The mayor's anger apparently began to stir over the weekend when Yaroslavsky and the newest City Council member, Ruth Galanter, held a press conference on Santa Monica Pier to call for removal of the city Bureau of Sanitation from the city's large Department of Public Works, which is headed by a close Bradley confidant, Maureen Kindel. The two council members also gave their support to a plan by Rep. Mel Levine (D-Los Angeles) to restrict building in Los Angeles if the spills continue.

"I think it's ridiculous to talk about separating the Bureau of Sanitation from the rest of the Department of Public Works," Bradley said. As for Levine's suggestion, Bradley asked, "Why do we need a complicated, inflexible law to tell us to do something we are already doing?"

Told Tuesday that the mayor blamed him for a share of the sewage problem, Yaroslavsky said: "The mayor was misinformed. I think he knows better than that."

Changes at Plant

The outburst against Yaroslavsky diverted attention from the Bradley Administration's most forceful move to fix problems at the Hyperion plant, a frequent source of embarrassment for the mayor.

The most significant step gave added responsibility to Don Smith, a private consultant who has run the Hyperion plant--from a position outside the normal city management ranks--since December, 1985.

Smith, 37, has made several key improvements at Hyperion and will now oversee management of the city's entire sewage system, which includes 6,500 miles of sewer tunnel and pumping plants around the city.
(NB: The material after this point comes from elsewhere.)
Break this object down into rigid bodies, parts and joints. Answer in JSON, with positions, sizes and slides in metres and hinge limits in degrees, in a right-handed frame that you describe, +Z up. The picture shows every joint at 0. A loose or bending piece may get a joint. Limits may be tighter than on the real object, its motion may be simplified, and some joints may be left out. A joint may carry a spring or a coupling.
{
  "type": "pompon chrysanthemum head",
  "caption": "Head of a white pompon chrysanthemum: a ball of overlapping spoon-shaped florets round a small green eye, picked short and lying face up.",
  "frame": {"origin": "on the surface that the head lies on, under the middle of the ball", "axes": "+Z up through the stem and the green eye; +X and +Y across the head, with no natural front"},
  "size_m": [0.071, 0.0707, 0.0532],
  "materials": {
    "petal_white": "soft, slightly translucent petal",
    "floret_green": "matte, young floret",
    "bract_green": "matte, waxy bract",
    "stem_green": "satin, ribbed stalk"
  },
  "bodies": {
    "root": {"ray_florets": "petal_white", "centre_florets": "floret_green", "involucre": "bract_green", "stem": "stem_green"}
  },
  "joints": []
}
Smith, a vice president of the James M. Montgomery consulting firm, is expected to remain on the new job at least a year.

The mayor acknowledged that the city's normal manner of recruiting managers and Civil Service workers had failed to provide the technical expertise needed at Hyperion. "Our Civil Service system, I dare say, does not always have the mechanism to make sure we have the very best . . . to run a plant this complicated," Bradley said.

In addition, Bradley said he would recruit a "crack team" of trouble shooters from engineering firms in Southern California to help solve the city's sewage troubles.

Other Steps Cited

He also asked city crews to finish in 120 days a new transformer that will help avert spills at Hyperion, set up a new training program for workers at Hyperion, and said emergency generators would be added at the Venice sewage pumping plant where a power failure caused 2.4 million gallons of raw sewage to spill last month.

Smith's expanded role could relieve some of the criticism directed at Bradley from environmental groups who have--in the past--sided with both the mayor and Yaroslavsky on many issues.

"It's a step in the right direction, but it's just a first step because the problems facing the Los Angeles sewage system are so massive," said Joel R. Reynolds, an attorney for Heal the Bay, a group of homeowner and clean water organizations. "He is someone who has been open to us."

Other activists greeted the mayor's announcements Tuesday with something between mild enthusiasm and disappointment that he did not offer more progress.

"The perception is that the mayor, just as he did on LANCER (the trash-burning incinerator that Bradley recently ordered killed), is merely reacting to public pressure," said Robert Glushon, a member of the city's Environmental Quality Review Board.

Tests Show Improvement

Under Smith, effluent pumped into the ocean at Hyperion is significantly cleaner than when the plant was run purely by city workers, according to the city's laboratory tests.

For example, the amount of solid material that is discharged into the ocean has fallen to 60 milligrams per liter of waste water, well below the nearly 200 milligrams the city is permitted to discharge. The plant's effluent carried more than 250 milligrams of fecal and other solids per liter of water through most of 1985.